## Problem statement
Find each line containing the string "from". Copy it.

## Stored data
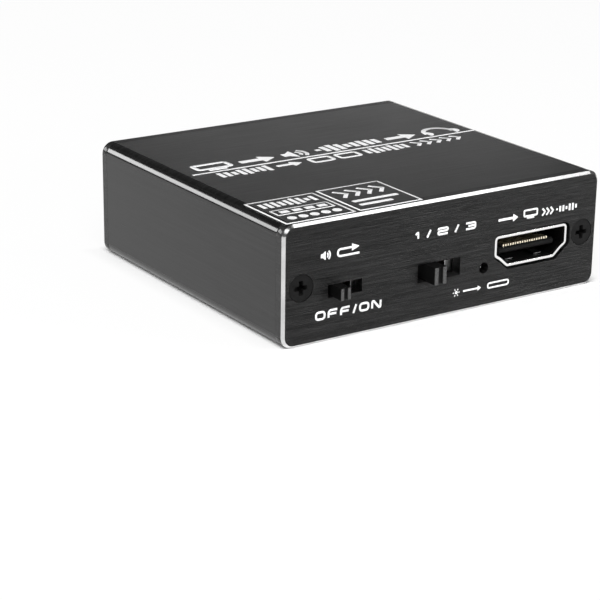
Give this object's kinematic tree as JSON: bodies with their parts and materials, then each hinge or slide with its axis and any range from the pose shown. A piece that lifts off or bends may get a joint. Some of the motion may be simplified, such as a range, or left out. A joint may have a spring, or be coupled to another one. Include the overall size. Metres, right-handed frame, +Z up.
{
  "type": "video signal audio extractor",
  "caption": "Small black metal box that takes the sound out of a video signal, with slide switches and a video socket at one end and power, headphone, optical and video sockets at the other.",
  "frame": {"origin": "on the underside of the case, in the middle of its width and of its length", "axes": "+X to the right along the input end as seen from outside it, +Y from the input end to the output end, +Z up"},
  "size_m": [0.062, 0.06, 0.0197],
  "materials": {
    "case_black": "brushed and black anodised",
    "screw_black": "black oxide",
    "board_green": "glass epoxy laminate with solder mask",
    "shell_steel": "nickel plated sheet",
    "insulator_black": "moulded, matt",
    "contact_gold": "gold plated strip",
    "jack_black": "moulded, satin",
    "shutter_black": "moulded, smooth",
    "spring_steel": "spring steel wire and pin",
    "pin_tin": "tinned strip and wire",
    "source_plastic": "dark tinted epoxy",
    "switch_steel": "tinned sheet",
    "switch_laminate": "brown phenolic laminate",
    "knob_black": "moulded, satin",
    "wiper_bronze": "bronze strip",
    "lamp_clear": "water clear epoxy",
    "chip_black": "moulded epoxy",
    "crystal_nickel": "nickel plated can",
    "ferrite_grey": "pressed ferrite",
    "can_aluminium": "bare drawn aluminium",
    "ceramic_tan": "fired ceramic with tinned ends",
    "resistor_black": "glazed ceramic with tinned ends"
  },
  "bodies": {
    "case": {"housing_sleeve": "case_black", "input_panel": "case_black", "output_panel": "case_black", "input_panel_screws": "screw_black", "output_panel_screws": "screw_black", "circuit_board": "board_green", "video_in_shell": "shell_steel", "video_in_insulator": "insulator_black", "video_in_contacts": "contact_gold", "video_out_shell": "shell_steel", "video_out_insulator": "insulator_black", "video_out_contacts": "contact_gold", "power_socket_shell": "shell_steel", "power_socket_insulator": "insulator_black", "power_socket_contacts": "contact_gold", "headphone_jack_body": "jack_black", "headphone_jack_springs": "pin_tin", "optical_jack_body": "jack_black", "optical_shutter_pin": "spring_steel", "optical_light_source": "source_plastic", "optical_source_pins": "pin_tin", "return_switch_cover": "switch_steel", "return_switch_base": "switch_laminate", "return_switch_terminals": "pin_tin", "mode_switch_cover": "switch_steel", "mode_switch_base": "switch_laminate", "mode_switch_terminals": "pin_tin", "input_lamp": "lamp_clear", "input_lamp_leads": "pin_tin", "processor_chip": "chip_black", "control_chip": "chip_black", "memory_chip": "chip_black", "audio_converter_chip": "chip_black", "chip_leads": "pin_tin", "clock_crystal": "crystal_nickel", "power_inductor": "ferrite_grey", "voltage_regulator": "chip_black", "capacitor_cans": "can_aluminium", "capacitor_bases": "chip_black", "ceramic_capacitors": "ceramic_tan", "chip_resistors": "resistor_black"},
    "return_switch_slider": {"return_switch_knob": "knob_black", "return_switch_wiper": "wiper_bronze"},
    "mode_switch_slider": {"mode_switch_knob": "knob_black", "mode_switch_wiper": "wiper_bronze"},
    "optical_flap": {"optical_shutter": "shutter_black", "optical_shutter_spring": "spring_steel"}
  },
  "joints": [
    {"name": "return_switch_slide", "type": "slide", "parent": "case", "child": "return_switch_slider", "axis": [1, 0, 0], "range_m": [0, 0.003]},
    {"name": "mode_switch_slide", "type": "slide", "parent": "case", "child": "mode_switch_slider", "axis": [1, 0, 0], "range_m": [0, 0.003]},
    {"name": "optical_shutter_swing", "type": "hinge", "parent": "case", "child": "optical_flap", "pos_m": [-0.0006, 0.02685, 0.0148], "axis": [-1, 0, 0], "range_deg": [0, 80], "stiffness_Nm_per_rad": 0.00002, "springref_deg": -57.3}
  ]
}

---

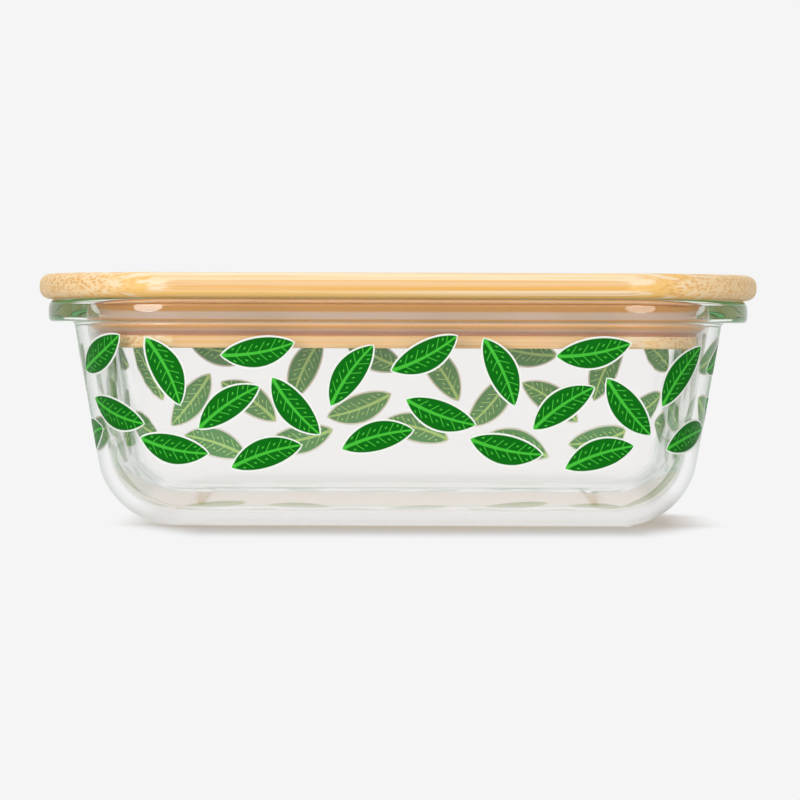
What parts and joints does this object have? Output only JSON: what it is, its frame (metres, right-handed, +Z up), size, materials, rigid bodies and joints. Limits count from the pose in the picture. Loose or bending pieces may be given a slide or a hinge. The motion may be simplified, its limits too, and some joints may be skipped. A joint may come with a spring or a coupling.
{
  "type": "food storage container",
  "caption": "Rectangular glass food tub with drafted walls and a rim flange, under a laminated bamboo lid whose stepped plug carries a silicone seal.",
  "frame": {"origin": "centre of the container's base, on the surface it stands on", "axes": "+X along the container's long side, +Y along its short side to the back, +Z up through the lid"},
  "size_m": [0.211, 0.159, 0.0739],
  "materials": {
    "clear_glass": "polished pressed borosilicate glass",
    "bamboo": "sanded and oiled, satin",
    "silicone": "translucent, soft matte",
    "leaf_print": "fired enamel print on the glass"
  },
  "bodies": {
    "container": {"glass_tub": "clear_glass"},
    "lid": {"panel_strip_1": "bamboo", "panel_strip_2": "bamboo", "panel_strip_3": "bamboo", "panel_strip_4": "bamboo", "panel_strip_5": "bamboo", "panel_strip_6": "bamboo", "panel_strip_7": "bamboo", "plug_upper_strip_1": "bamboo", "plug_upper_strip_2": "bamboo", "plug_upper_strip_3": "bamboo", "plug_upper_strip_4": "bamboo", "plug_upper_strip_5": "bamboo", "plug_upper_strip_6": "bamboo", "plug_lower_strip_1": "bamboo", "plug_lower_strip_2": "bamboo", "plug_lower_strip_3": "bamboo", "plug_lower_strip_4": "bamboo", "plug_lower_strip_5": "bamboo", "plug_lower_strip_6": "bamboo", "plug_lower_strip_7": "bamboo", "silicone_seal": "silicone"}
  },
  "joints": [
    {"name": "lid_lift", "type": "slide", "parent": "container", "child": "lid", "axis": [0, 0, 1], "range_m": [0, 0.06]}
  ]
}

--

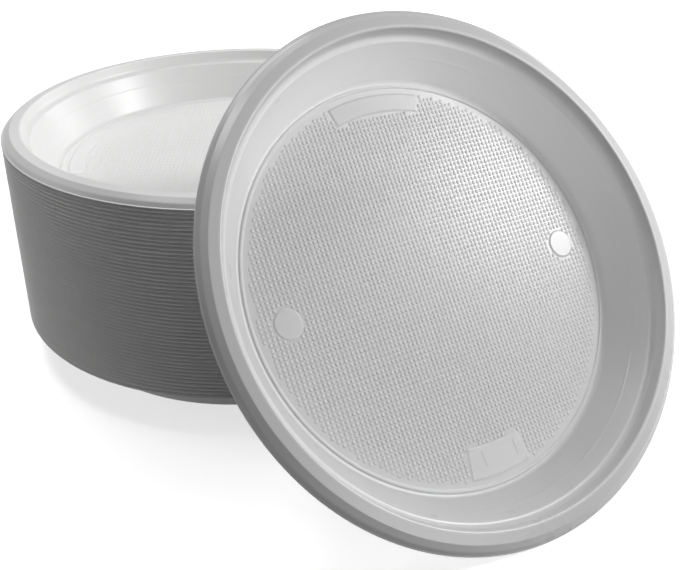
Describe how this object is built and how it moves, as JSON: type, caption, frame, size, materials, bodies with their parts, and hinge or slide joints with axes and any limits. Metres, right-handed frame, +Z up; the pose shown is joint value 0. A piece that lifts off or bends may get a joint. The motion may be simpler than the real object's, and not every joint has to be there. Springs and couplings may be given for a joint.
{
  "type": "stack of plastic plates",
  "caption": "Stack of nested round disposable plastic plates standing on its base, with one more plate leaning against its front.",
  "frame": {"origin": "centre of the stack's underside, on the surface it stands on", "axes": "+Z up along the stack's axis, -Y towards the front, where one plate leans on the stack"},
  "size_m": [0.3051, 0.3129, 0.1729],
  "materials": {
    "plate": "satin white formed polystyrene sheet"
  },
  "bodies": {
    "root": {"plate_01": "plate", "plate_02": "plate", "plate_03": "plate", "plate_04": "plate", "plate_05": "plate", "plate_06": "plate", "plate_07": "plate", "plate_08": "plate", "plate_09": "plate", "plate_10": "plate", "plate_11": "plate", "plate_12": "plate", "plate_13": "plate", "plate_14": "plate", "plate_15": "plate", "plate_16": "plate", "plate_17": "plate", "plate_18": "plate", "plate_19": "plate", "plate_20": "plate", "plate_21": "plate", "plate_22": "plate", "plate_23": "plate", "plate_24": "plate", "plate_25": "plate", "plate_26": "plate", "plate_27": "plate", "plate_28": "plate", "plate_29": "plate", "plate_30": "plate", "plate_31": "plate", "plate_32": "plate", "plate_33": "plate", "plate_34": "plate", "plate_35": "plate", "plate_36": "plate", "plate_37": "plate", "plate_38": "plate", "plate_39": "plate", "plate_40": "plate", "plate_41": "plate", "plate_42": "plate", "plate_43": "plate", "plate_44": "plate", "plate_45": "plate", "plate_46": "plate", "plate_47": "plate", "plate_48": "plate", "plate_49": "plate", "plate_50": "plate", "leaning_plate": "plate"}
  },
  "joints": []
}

## Finished exercise
Give this object's kinematic tree as JSON: bodies with their parts and materials, then each hinge or slide with its axis and any range from the pose shown. A piece that lifts off or bends may get a joint. Some of the motion may be simplified, such as a range, or left out. A joint may have a spring, or be coupled to another one. Include the overall size. Metres, right-handed frame, +Z up.
  "frame": {"origin": "on the underside of the case, in the middle of its width and of its length", "axes": "+X to the right along the input end as seen from outside it, +Y from the input end to the output end, +Z up"},
What parts and joints does this object have? Output only JSON: what it is, its frame (metres, right-handed, +Z up), size, materials, rigid bodies and joints. Limits count from the pose in the picture. Loose or bending pieces may be given a slide or a hinge. The motion may be simplified, its limits too, and some joints may be skipped. A joint may come with a spring or a coupling.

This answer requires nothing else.